#### [Data]
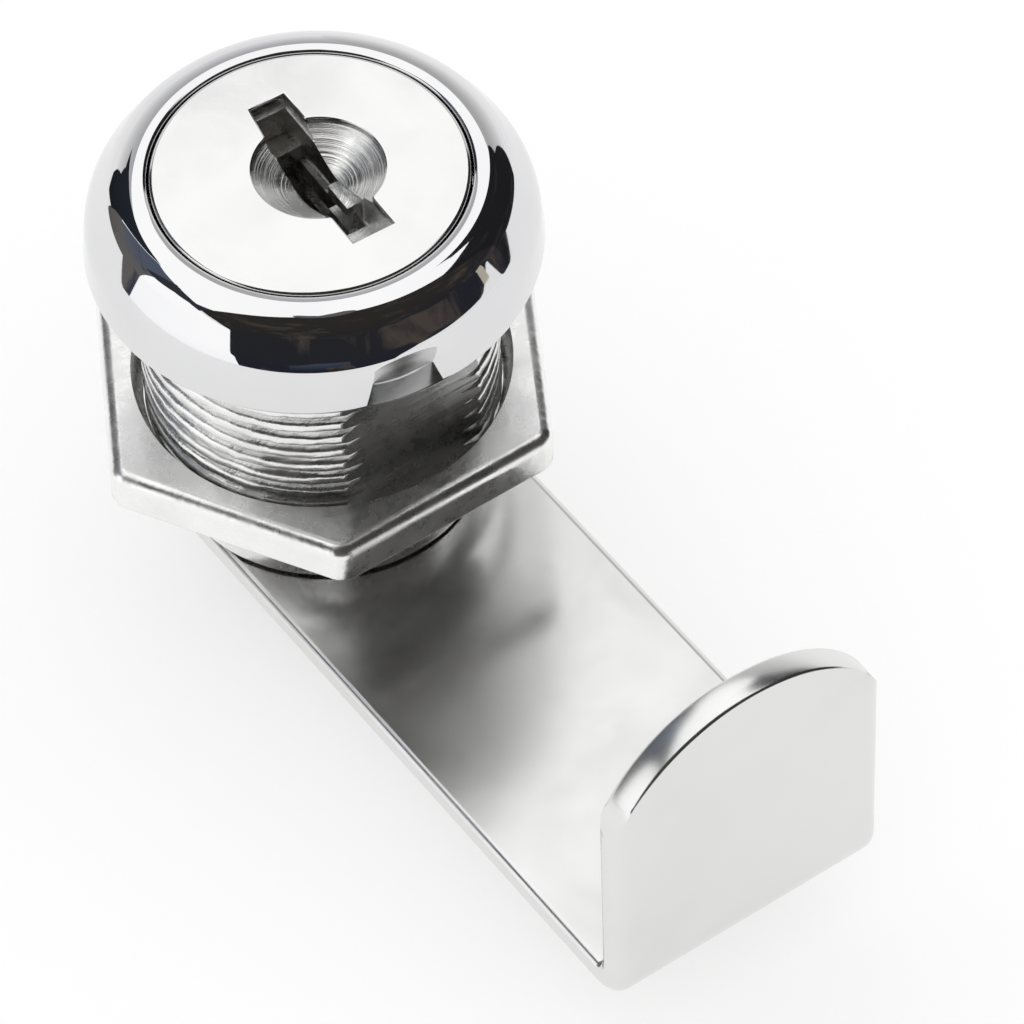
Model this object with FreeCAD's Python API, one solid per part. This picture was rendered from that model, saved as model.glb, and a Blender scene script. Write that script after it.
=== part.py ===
"""Cam lock with a hooked cam: a wafer-tumbler plug in a flats-on-thread barrel.

Millimetres. +Z comes out of the lock's face along the barrel's axis, and Z = 0 is the underside of the
head, which seats on the panel. The hooked cam points along -Y, and the lock is drawn with its wafers
level with the plug, as a key holds them.
"""

import FreeCAD, Part
import math
import os

from FreeCAD import Vector

# Running gaps between pieces
turning_gap = 0.05       # radial, plug in its bore
wafer_gap = 0.05         # each side of a wafer in its slot
seat_gap = 0.1           # axial play of the plug in the housing
recess_gap = 0.2         # radial ring seen between the face cap and the head
nut_gap = 0.05           # radial, plain nut bore on the plain barrel
fit_gap = 0.03           # pieces that are clamped or pressed together

# Head, the domed ring in front of the panel
head_diameter = 22.5
head_height = 5.0
head_land = 0.65             # flat ring round the recess
dome_top_radius = 1.5        # the dome is an arc, a straight slope and an arc
dome_side_radius = 3.4
dome_slope = 55.0            # degrees from the face
dome_steps = 2               # straight pieces in each arc
head_edge_break = 0.35
recess_edge_break = 0.12

# Barrel, threaded and with two flats, and the plain neck behind it
barrel_diameter = 17.9
barrel_length = 13.9
barrel_across_flats = 16.0
barrel_end_chamfer = 0.5
neck_step = 0.1              # the neck is this far inside the flats
neck_length = 1.4
channel_wall = 0.8           # between a wafer channel and the flat
channel_side_gap = 0.3

# Rear stop that limits the turn
stop_height = 1.0
stop_wall_inside = 0.35      # between the stop washer's rim and the stop
turn_angle = 90.0            # degrees
stop_tab_angle = 40.0
stop_slack_angle = 1.5
stop_tab_direction = 135.0   # where the tab points with the lock as drawn

# Plug, its cap and the keyhole, which sits a little to one side of the axis
plug_wall = 1.8              # from the plug's bore to the flats
plug_head_length = 2.2
cap_diameter = 15.7
cap_thickness = 0.35
cap_edge_break = 0.3
cap_skirt_gap = 0.1          # between the skirt's end and the recess floor
keyhole_offset = 0.5
keyhole_turn = 3.0           # degrees, clockwise seen from the front
dish_diameter = 6.5
dish_angle = 120.0
slot_width = 2.25
slot_length = 10.1
slot_depth = 0.5             # of the shelf below the keyway
slot_neck_round = 0.3
keyway_width = 2.1
keyway_low = 2.6             # from the keyhole's middle towards -Y
keyway_high = 4.9            # and towards +Y
keyway_end_wall = 1.2        # from the middle of the last wafer
ward_width = 0.45            # rib on one side of the keyway
ward_low = 1.55              # from the keyhole's middle towards -Y
ward_high = 0.25             # and towards +Y
ward_depth = 1.6             # below the plug's front face

# Wafers and their springs
wafer_count = 7
first_wafer_depth = 2.75     # below the plug's front face
last_wafer_setback = 4.2     # in front of the neck's end
wafer_thickness = 0.95
wafer_width = 5.6
wafer_window_width = 2.9
key_cuts = (1.2, 0.6, 0.9, 0.3, 1.2, 0.6, 0.3)
lug_reach = 1.3
lug_height = 1.0
lug_offset = 2.2             # from the plug's axis to the spring side of the lug
spring_diameter = 1.2
spring_wire = 0.22
spring_length = 3.3
spring_turns = 3
spring_sides = 6             # straight pieces in a turn
spring_gap = 0.06            # round the coil and at its ends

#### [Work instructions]
Write down every line of the data exactly as it appears above.

#### [Answer to the problem]
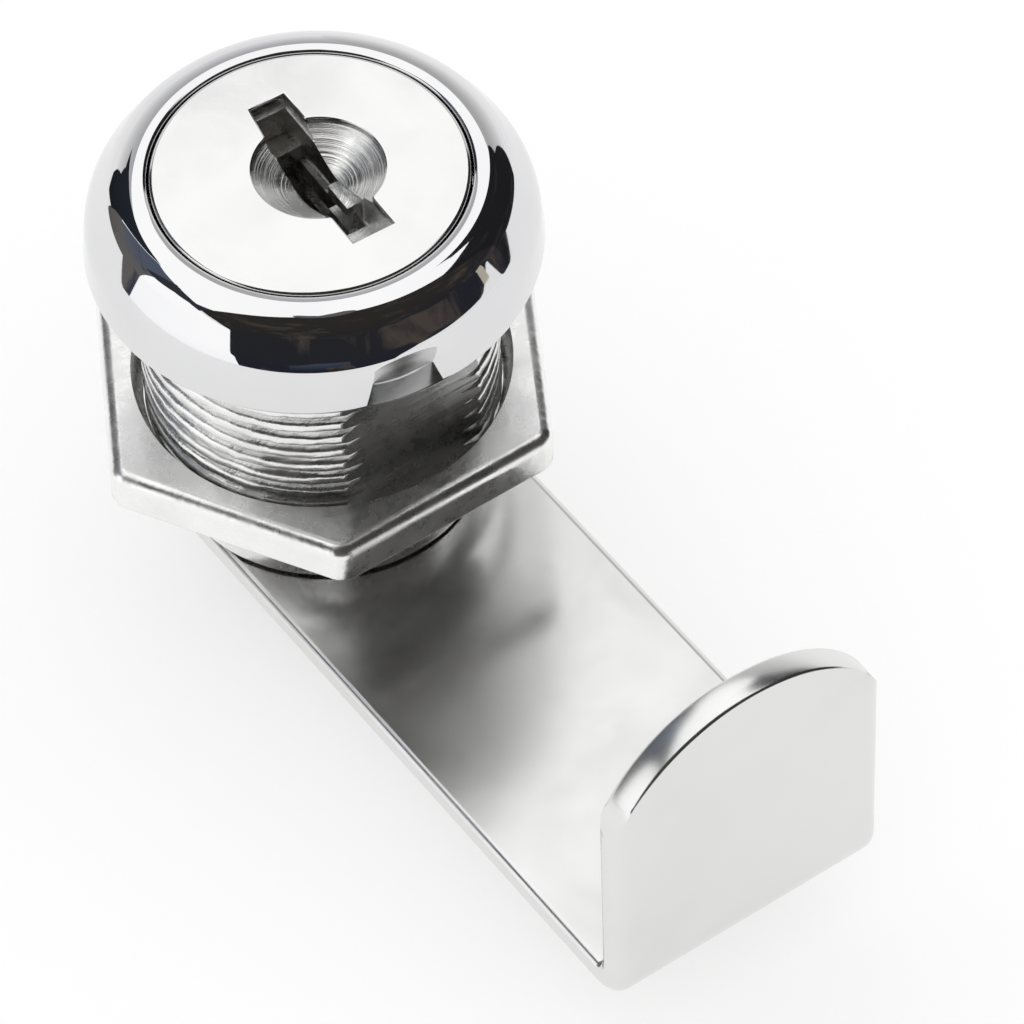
Model this object with FreeCAD's Python API, one solid per part. This picture was rendered from that model, saved as model.glb, and a Blender scene script. Write that script after it.
=== part.py ===
"""Cam lock with a hooked cam: a wafer-tumbler plug in a flats-on-thread barrel.

Millimetres. +Z comes out of the lock's face along the barrel's axis, and Z = 0 is the underside of the
head, which seats on the panel. The hooked cam points along -Y, and the lock is drawn with its wafers
level with the plug, as a key holds them.
"""

import FreeCAD, Part
import math
import os

from FreeCAD import Vector

# Running gaps between pieces
turning_gap = 0.05       # radial, plug in its bore
wafer_gap = 0.05         # each side of a wafer in its slot
seat_gap = 0.1           # axial play of the plug in the housing
recess_gap = 0.2         # radial ring seen between the face cap and the head
nut_gap = 0.05           # radial, plain nut bore on the plain barrel
fit_gap = 0.03           # pieces that are clamped or pressed together

# Head, the domed ring in front of the panel
head_diameter = 22.5
head_height = 5.0
head_land = 0.65             # flat ring round the recess
dome_top_radius = 1.5        # the dome is an arc, a straight slope and an arc
dome_side_radius = 3.4
dome_slope = 55.0            # degrees from the face
dome_steps = 2               # straight pieces in each arc
head_edge_break = 0.35
recess_edge_break = 0.12

# Barrel, threaded and with two flats, and the plain neck behind it
barrel_diameter = 17.9
barrel_length = 13.9
barrel_across_flats = 16.0
barrel_end_chamfer = 0.5
neck_step = 0.1              # the neck is this far inside the flats
neck_length = 1.4
channel_wall = 0.8           # between a wafer channel and the flat
channel_side_gap = 0.3

# Rear stop that limits the turn
stop_height = 1.0
stop_wall_inside = 0.35      # between the stop washer's rim and the stop
turn_angle = 90.0            # degrees
stop_tab_angle = 40.0
stop_slack_angle = 1.5
stop_tab_direction = 135.0   # where the tab points with the lock as drawn

# Plug, its cap and the keyhole, which sits a little to one side of the axis
plug_wall = 1.8              # from the plug's bore to the flats
plug_head_length = 2.2
cap_diameter = 15.7
cap_thickness = 0.35
cap_edge_break = 0.3
cap_skirt_gap = 0.1          # between the skirt's end and the recess floor
keyhole_offset = 0.5
keyhole_turn = 3.0           # degrees, clockwise seen from the front
dish_diameter = 6.5
dish_angle = 120.0
slot_width = 2.25
slot_length = 10.1
slot_depth = 0.5             # of the shelf below the keyway
slot_neck_round = 0.3
keyway_width = 2.1
keyway_low = 2.6             # from the keyhole's middle towards -Y
keyway_high = 4.9            # and towards +Y
keyway_end_wall = 1.2        # from the middle of the last wafer
ward_width = 0.45            # rib on one side of the keyway
ward_low = 1.55              # from the keyhole's middle towards -Y
ward_high = 0.25             # and towards +Y
ward_depth = 1.6             # below the plug's front face

# Wafers and their springs
wafer_count = 7
first_wafer_depth = 2.75     # below the plug's front face
last_wafer_setback = 4.2     # in front of the neck's end
wafer_thickness = 0.95
wafer_width = 5.6
wafer_window_width = 2.9
key_cuts = (1.2, 0.6, 0.9, 0.3, 1.2, 0.6, 0.3)
lug_reach = 1.3
lug_height = 1.0
lug_offset = 2.2             # from the plug's axis to the spring side of the lug
spring_diameter = 1.2
spring_wire = 0.22
spring_length = 3.3
spring_turns = 3
spring_sides = 6             # straight pieces in a turn
spring_gap = 0.06            # round the coil and at its ends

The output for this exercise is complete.